As xenophobia takes a front row seat in American political culture, a bit of historical perspective is in order. In wake of WWI, the 1920s saw an explosion of anti-immigrant sentiment in the United States. This brochure, from the Duke University Library Digital Collectionpromotes a 1924 KKK Family Kamp near Rockport, Texas. 

As Kelly Baker notes in White Collar Supremacy:

Middle-class white supremacy had another wave of popularity in the 1920s, when the second Klan, which had a nationwide following, drew on the ideas of [Madison] Grant and others to sell white supremacy to both the rural and urban middle classes. It printed newspapers and books, held seminars as well as rallies, and even tried to establish a Klan university in Indiana.

Along with drumming up racial fears, the 1920s Klan relied on scientific and theological racism in The Imperial Night-Hawk, its national newspaper. Writing for the paper in 1923, a Louisiana Klansman and minister, W. C. Wright, outlined the Klan’s intellectual position on white supremacy, in which white people were “the leading race,” America was “a white man’s country, discovered, dedicated, settled, defended, and developed by white men,” and the distinctions between the races were scientific and divinely created.

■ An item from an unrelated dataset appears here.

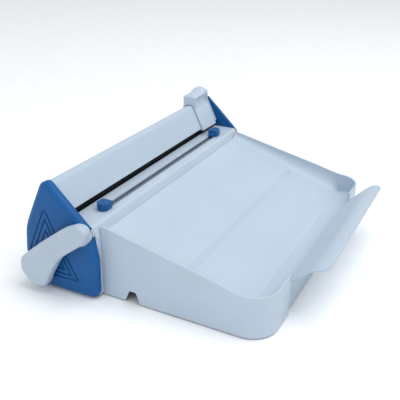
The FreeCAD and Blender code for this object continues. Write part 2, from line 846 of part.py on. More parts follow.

The second Klan spread quickly across America in the 1920’s. The VCU Libraries have documented its growth in a project, Mapping the Second Ku Klux Klan, 1915-1940

Each red dot shows a local unit or “Klavern.” The official numbers for each Klavern indicate a basic chronology for the chartering of the Klaverns, and they also reveal patterns of Klan organizing. This map invites you to learn about the second Klan in your area and across the U.S. and to study the courage of those who opposed the Klan.

timeline

To see more of what was driving KKK thinking, you can view a 1921 KKK application here.

Some of the KKK application questions echo today’s voices of fear and xenophobia: 

4. Where were you born?
5. How long have you resided in your present locality?
7. Were your parents born in the United States of America?
8. Are you a gentile or a jew?
9. Are you of the white race or of a colored race?
10. What educational advantages have you?
11. Color of eyes? Hair? Weight?
12. Do you believe in the principles of a PURE Americanism?
13. Do you believe in White Supremacy?
15. What is your religious faith?
17. Of what religious faith are your parents?
19. Do you honestly believe in the practice of REAL fraternity?
20. Do you owe ANY KIND of allegiance to any foreign nation, government, institution, sect, people, ruler or person?